## [AIM OF THE EXERCISE]
Repeat the entire listing exactly.

## [GIVEN DATA]

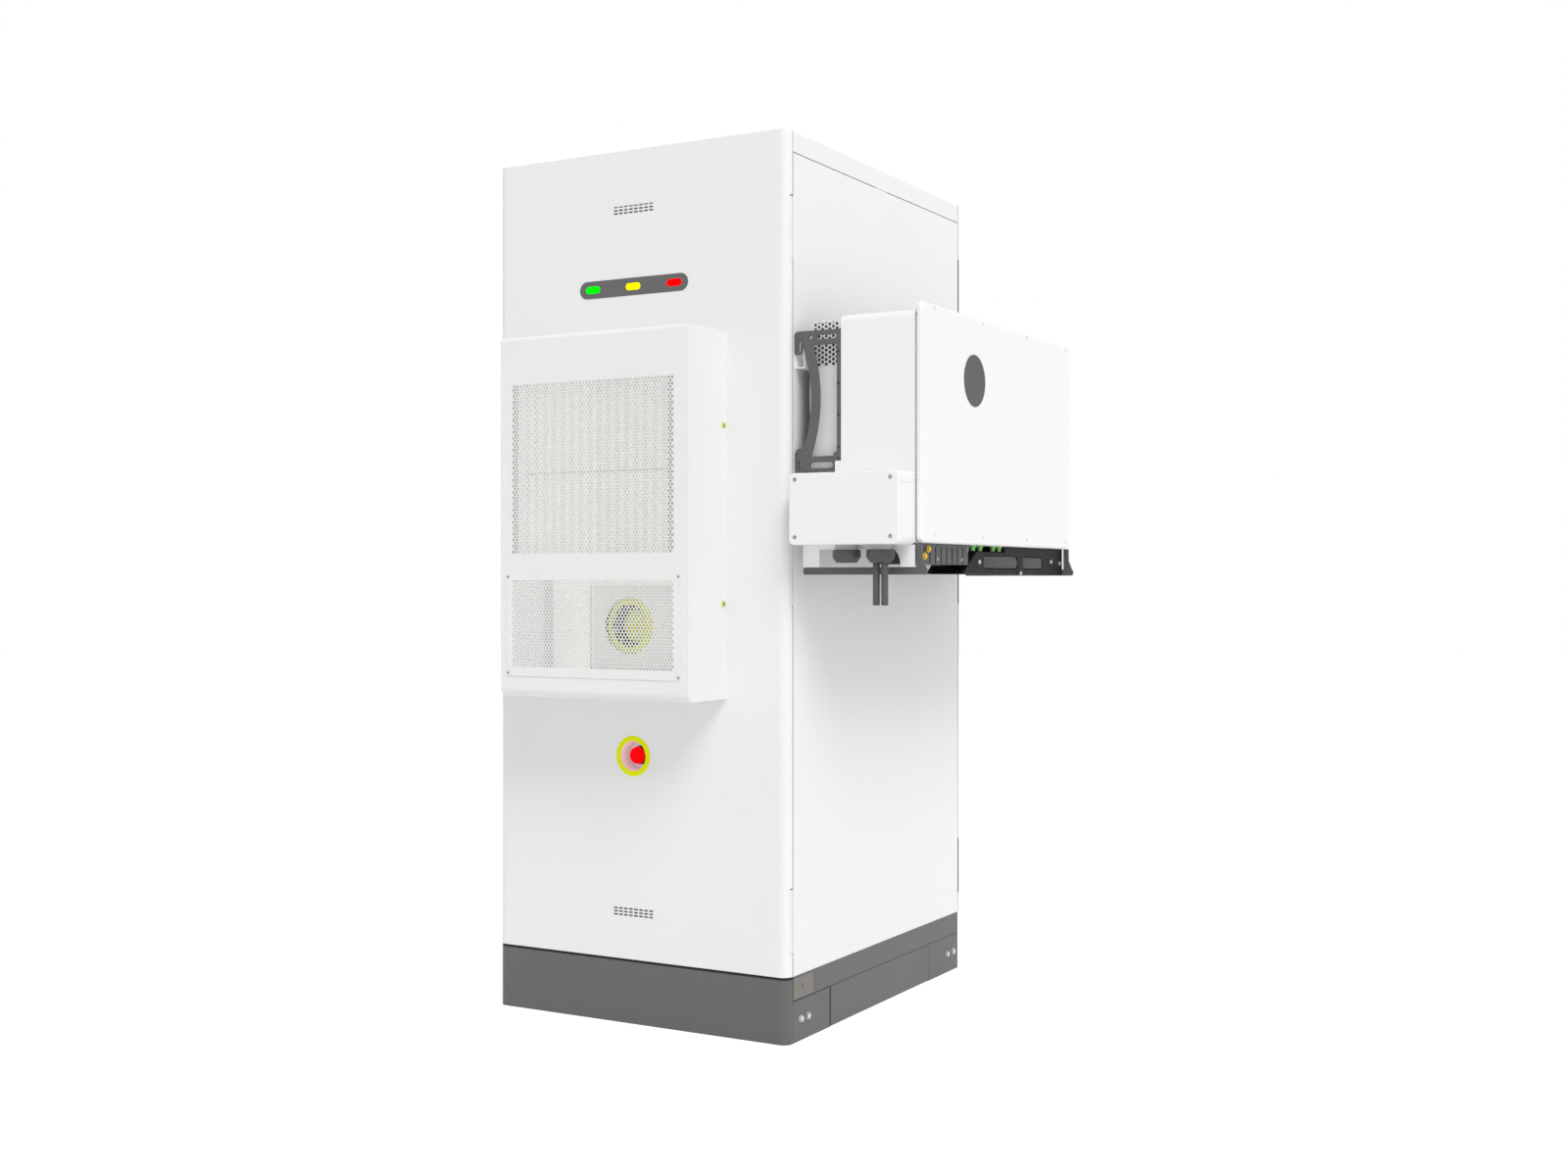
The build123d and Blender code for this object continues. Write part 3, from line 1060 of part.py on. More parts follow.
def signal_plugs():
    """Four small plugs with collars in the housing's floor."""
    plugs = []
    for y in PLUG_PLACES:
        x = UNDER_X[1] - PLUG_RADIUS - 2
        plug = rod_z(x, y, (CONVERTER_BOTTOM - 5, CONVERTER_BOTTOM), PLUG_RADIUS)
        plugs.append(plug + rod_z(x, y, (CONVERTER_BOTTOM - PLUG_HEIGHT, CONVERTER_BOTTOM - 5), PLUG_RADIUS - 2.5))
    return plugs


def ground_terminals():
    """Two earthing screws on the terminal row's face."""
    screws = []
    for y, z in ((-397.0, 1163.0), (-418.0, 1146.0)):
        plane = Plane(origin=(UNDER_X[1], y, z), x_dir=(0, 1, 0), z_dir=(1, 0, 0))
        screw = extrude(plane * Circle(8.5), 1.5)
        screws.append(screw + extrude(plane * RegularPolygon(6.5, 6), 5))
    return screws


# ---------------------------------------------------------------- all sub-parts
def build():
    """Write every sub-part to parts/."""
    os.makedirs("parts", exist_ok=True)
    save("base_frame", base_frame())
    save("corner_feet", *corner_feet())
    save("plinth_front_cover", plinth_end_cover())
    save("plinth_rear_cover", mirrored(plinth_end_cover()))
    save("plinth_side_covers", plinth_side_cover(), mirror(plinth_side_cover(), about=Plane.YZ))
    save("plinth_bolts", *plinth_bolts())
    save("earth_plate", earth_plate())
    save("floor_pan", floor_pan())
    save("corner_posts", *corner_posts())
    save("bottom_frame", frame_ring((FLOOR_TOP, FLOOR_TOP + RING_HEIGHT)))
    save("top_frame", frame_ring((PANEL_TOP - RING_HEIGHT, PANEL_TOP)))
    save("right_side_panel", side_panel())
    save("left_side_panel", mirror(side_panel(), about=Plane.YZ))
    save("roof_cap", roof_cap())
    save("door_seals", gasket(FRAME_FRONT, -1), gasket(FRAME_REAR, 1))

    front_leaves, rear_leaves, pins = [], [], []
    for middle in HINGE_HEIGHTS:
        front_leaves.append(hinge_frame_leaf(middle, FRONT_AXIS_Y, FRAME_FRONT))
        rear_leaves.append(mirrored(hinge_frame_leaf(middle, -REAR_AXIS_Y, -FRAME_REAR)))
        pins += [hinge_pin(middle, FRONT_AXIS_Y), hinge_pin(middle, REAR_AXIS_Y)]
    save("hinge_frame_leaves", *front_leaves, *rear_leaves)
    save("hinge_pins", *pins)
    save("front_hinge_door_leaves", *[hinge_door_leaf(m, FRONT_AXIS_Y, front_plate_y()) for m in HINGE_HEIGHTS])
    save("rear_hinge_door_leaves",
         *[mirrored(hinge_door_leaf(m, -REAR_AXIS_Y, rear_plate_y())) for m in HINGE_HEIGHTS])

    save("front_door_panel", front_door_panel())
    save("rear_door_panel", rear_door_panel())
    save("front_lock_handle", lock_handle(FRONT_DOOR_DEPTH))
    save("rear_lock_handle", mirrored(lock_handle(REAR_DOOR_DEPTH)))
    save("light_bar", light_bar())
    for place, name in ((-1, "green_light"), (0, "yellow_light"), (1, "red_light")):
        save(name, light_lens(place))
    save("estop_ring", estop_ring())
    save("estop_cup", estop_cup())
    save("estop_base", estop_base())
    save("estop_head", estop_head())

    save("ac_cover", ac_cover())
    save("ac_upper_grille", ac_upper_grille())
    save("ac_service_panel", ac_service_panel())
    save("ac_condenser_coil", ac_condenser_coil())
    save("ac_fan_box", ac_fan_box())
    save("ac_fan_rotor", ac_fan_rotor())
    save("ac_indoor_unit", ac_indoor_unit())

    save("battery_rack", battery_rack())
    save("battery_packs", *[battery_pack(level) for level in range(PACKS)])
    save("control_box", control_box())
    save("isolator_knob", isolator_knob())

    save("converter_wall_rails", *wall_rails())
    save("converter_front_end_frame", end_frame())
    save("converter_rear_end_frame", far_end_frame())
    save("converter_heat_sink", heat_sink())
    save("converter_vent_plates", *vent_plates())
    save("converter_housing", converter_housing())
    save("converter_cover", converter_cover())
    save("status_disc", status_disc())
    save("wiring_box", wiring_box())
    save("wiring_box_lid", wiring_box_lid())
    save("wiring_box_bracket", wiring_box_bracket())
    save("cable_glands", *[cable_gland(place) for place in GLAND_PLACES])
    save("power_cable_left", power_cable(-1))
    save("power_cable_right", power_cable(1))
    save("terminal_block", terminal_block())
    save("cable_trough", cable_trough())
    save("signal_plugs", *signal_plugs())
    save("ground_terminals", *ground_terminals())


build()
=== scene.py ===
import math

import bmesh
import bpy
from bpy.props import FloatProperty, FloatVectorProperty, IntProperty, PointerProperty
from mathutils import Euler, Matrix, Vector


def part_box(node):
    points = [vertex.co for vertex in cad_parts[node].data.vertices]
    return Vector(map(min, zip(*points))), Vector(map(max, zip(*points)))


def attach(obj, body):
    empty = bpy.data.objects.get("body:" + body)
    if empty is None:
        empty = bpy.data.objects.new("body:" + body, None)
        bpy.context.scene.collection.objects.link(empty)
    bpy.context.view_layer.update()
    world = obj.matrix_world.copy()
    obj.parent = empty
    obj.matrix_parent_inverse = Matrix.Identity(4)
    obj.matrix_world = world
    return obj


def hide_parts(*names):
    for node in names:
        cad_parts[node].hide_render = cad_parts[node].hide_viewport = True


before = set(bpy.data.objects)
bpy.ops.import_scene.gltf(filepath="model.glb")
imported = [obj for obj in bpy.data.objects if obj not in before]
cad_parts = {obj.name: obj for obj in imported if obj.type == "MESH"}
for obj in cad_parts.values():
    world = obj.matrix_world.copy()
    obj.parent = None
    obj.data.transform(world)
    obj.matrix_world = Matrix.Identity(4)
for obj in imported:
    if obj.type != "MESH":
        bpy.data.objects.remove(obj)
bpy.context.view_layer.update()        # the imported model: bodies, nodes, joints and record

bl_info = {
    "name": "Outdoor Battery Cabinet",
    "version": (1, 0, 0),
    "blender": (4, 5, 0),
    "location": "View3D > Sidebar > Cabinet",
    "description": "Finishes, perforated sheets and fasteners of the sheet-metal battery cabinet",
    "category": "Object",
}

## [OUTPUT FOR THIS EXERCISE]
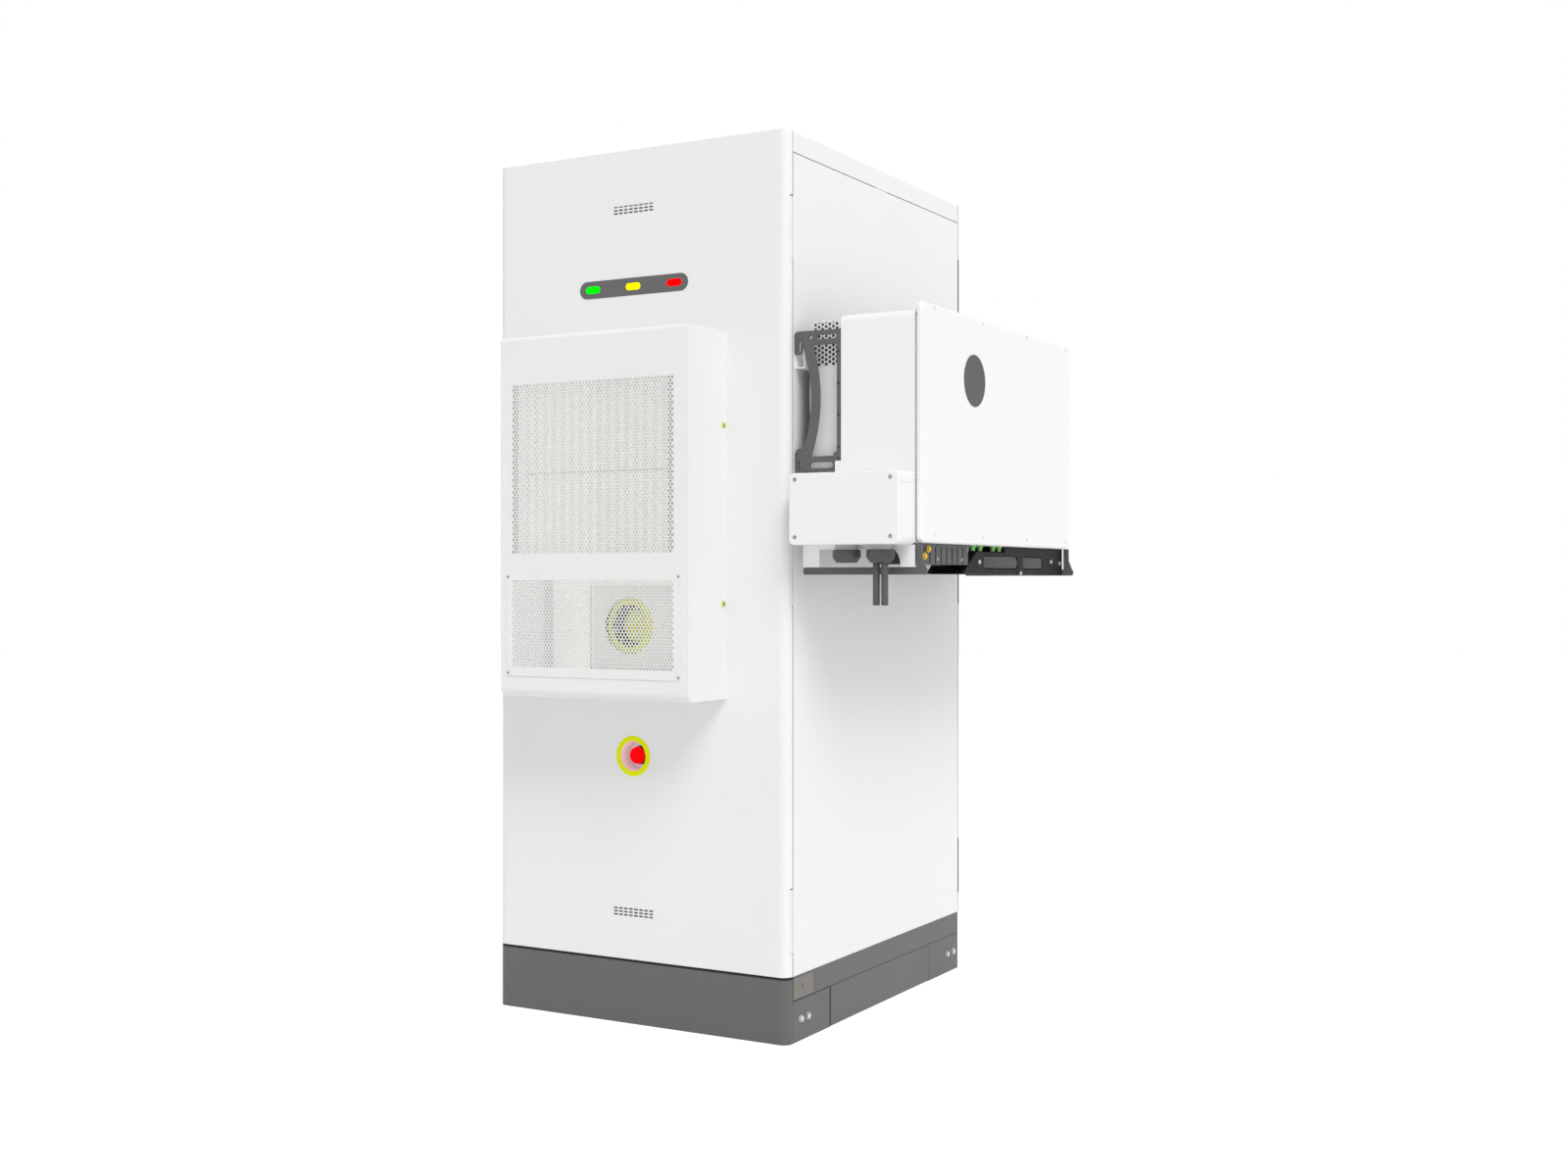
The build123d and Blender code for this object continues. Write part 3, from line 1060 of part.py on. More parts follow.
def signal_plugs():
    """Four small plugs with collars in the housing's floor."""
    plugs = []
    for y in PLUG_PLACES:
        x = UNDER_X[1] - PLUG_RADIUS - 2
        plug = rod_z(x, y, (CONVERTER_BOTTOM - 5, CONVERTER_BOTTOM), PLUG_RADIUS)
        plugs.append(plug + rod_z(x, y, (CONVERTER_BOTTOM - PLUG_HEIGHT, CONVERTER_BOTTOM - 5), PLUG_RADIUS - 2.5))
    return plugs


def ground_terminals():
    """Two earthing screws on the terminal row's face."""
    screws = []
    for y, z in ((-397.0, 1163.0), (-418.0, 1146.0)):
        plane = Plane(origin=(UNDER_X[1], y, z), x_dir=(0, 1, 0), z_dir=(1, 0, 0))
        screw = extrude(plane * Circle(8.5), 1.5)
        screws.append(screw + extrude(plane * RegularPolygon(6.5, 6), 5))
    return screws


# ---------------------------------------------------------------- all sub-parts
def build():
    """Write every sub-part to parts/."""
    os.makedirs("parts", exist_ok=True)
    save("base_frame", base_frame())
    save("corner_feet", *corner_feet())
    save("plinth_front_cover", plinth_end_cover())
    save("plinth_rear_cover", mirrored(plinth_end_cover()))
    save("plinth_side_covers", plinth_side_cover(), mirror(plinth_side_cover(), about=Plane.YZ))
    save("plinth_bolts", *plinth_bolts())
    save("earth_plate", earth_plate())
    save("floor_pan", floor_pan())
    save("corner_posts", *corner_posts())
    save("bottom_frame", frame_ring((FLOOR_TOP, FLOOR_TOP + RING_HEIGHT)))
    save("top_frame", frame_ring((PANEL_TOP - RING_HEIGHT, PANEL_TOP)))
    save("right_side_panel", side_panel())
    save("left_side_panel", mirror(side_panel(), about=Plane.YZ))
    save("roof_cap", roof_cap())
    save("door_seals", gasket(FRAME_FRONT, -1), gasket(FRAME_REAR, 1))

    front_leaves, rear_leaves, pins = [], [], []
    for middle in HINGE_HEIGHTS:
        front_leaves.append(hinge_frame_leaf(middle, FRONT_AXIS_Y, FRAME_FRONT))
        rear_leaves.append(mirrored(hinge_frame_leaf(middle, -REAR_AXIS_Y, -FRAME_REAR)))
        pins += [hinge_pin(middle, FRONT_AXIS_Y), hinge_pin(middle, REAR_AXIS_Y)]
    save("hinge_frame_leaves", *front_leaves, *rear_leaves)
    save("hinge_pins", *pins)
    save("front_hinge_door_leaves", *[hinge_door_leaf(m, FRONT_AXIS_Y, front_plate_y()) for m in HINGE_HEIGHTS])
    save("rear_hinge_door_leaves",
         *[mirrored(hinge_door_leaf(m, -REAR_AXIS_Y, rear_plate_y())) for m in HINGE_HEIGHTS])

    save("front_door_panel", front_door_panel())
    save("rear_door_panel", rear_door_panel())
    save("front_lock_handle", lock_handle(FRONT_DOOR_DEPTH))
    save("rear_lock_handle", mirrored(lock_handle(REAR_DOOR_DEPTH)))
    save("light_bar", light_bar())
    for place, name in ((-1, "green_light"), (0, "yellow_light"), (1, "red_light")):
        save(name, light_lens(place))
    save("estop_ring", estop_ring())
    save("estop_cup", estop_cup())
    save("estop_base", estop_base())
    save("estop_head", estop_head())

    save("ac_cover", ac_cover())
    save("ac_upper_grille", ac_upper_grille())
    save("ac_service_panel", ac_service_panel())
    save("ac_condenser_coil", ac_condenser_coil())
    save("ac_fan_box", ac_fan_box())
    save("ac_fan_rotor", ac_fan_rotor())
    save("ac_indoor_unit", ac_indoor_unit())

    save("battery_rack", battery_rack())
    save("battery_packs", *[battery_pack(level) for level in range(PACKS)])
    save("control_box", control_box())
    save("isolator_knob", isolator_knob())

    save("converter_wall_rails", *wall_rails())
    save("converter_front_end_frame", end_frame())
    save("converter_rear_end_frame", far_end_frame())
    save("converter_heat_sink", heat_sink())
    save("converter_vent_plates", *vent_plates())
    save("converter_housing", converter_housing())
    save("converter_cover", converter_cover())
    save("status_disc", status_disc())
    save("wiring_box", wiring_box())
    save("wiring_box_lid", wiring_box_lid())
    save("wiring_box_bracket", wiring_box_bracket())
    save("cable_glands", *[cable_gland(place) for place in GLAND_PLACES])
    save("power_cable_left", power_cable(-1))
    save("power_cable_right", power_cable(1))
    save("terminal_block", terminal_block())
    save("cable_trough", cable_trough())
    save("signal_plugs", *signal_plugs())
    save("ground_terminals", *ground_terminals())


build()
=== scene.py ===
import math

import bmesh
import bpy
from bpy.props import FloatProperty, FloatVectorProperty, IntProperty, PointerProperty
from mathutils import Euler, Matrix, Vector


def part_box(node):
    points = [vertex.co for vertex in cad_parts[node].data.vertices]
    return Vector(map(min, zip(*points))), Vector(map(max, zip(*points)))


def attach(obj, body):
    empty = bpy.data.objects.get("body:" + body)
    if empty is None:
        empty = bpy.data.objects.new("body:" + body, None)
        bpy.context.scene.collection.objects.link(empty)
    bpy.context.view_layer.update()
    world = obj.matrix_world.copy()
    obj.parent = empty
    obj.matrix_parent_inverse = Matrix.Identity(4)
    obj.matrix_world = world
    return obj


def hide_parts(*names):
    for node in names:
        cad_parts[node].hide_render = cad_parts[node].hide_viewport = True


before = set(bpy.data.objects)
bpy.ops.import_scene.gltf(filepath="model.glb")
imported = [obj for obj in bpy.data.objects if obj not in before]
cad_parts = {obj.name: obj for obj in imported if obj.type == "MESH"}
for obj in cad_parts.values():
    world = obj.matrix_world.copy()
    obj.parent = None
    obj.data.transform(world)
    obj.matrix_world = Matrix.Identity(4)
for obj in imported:
    if obj.type != "MESH":
        bpy.data.objects.remove(obj)
bpy.context.view_layer.update()        # the imported model: bodies, nodes, joints and record

bl_info = {
    "name": "Outdoor Battery Cabinet",
    "version": (1, 0, 0),
    "blender": (4, 5, 0),
    "location": "View3D > Sidebar > Cabinet",
    "description": "Finishes, perforated sheets and fasteners of the sheet-metal battery cabinet",
    "category": "Object",
}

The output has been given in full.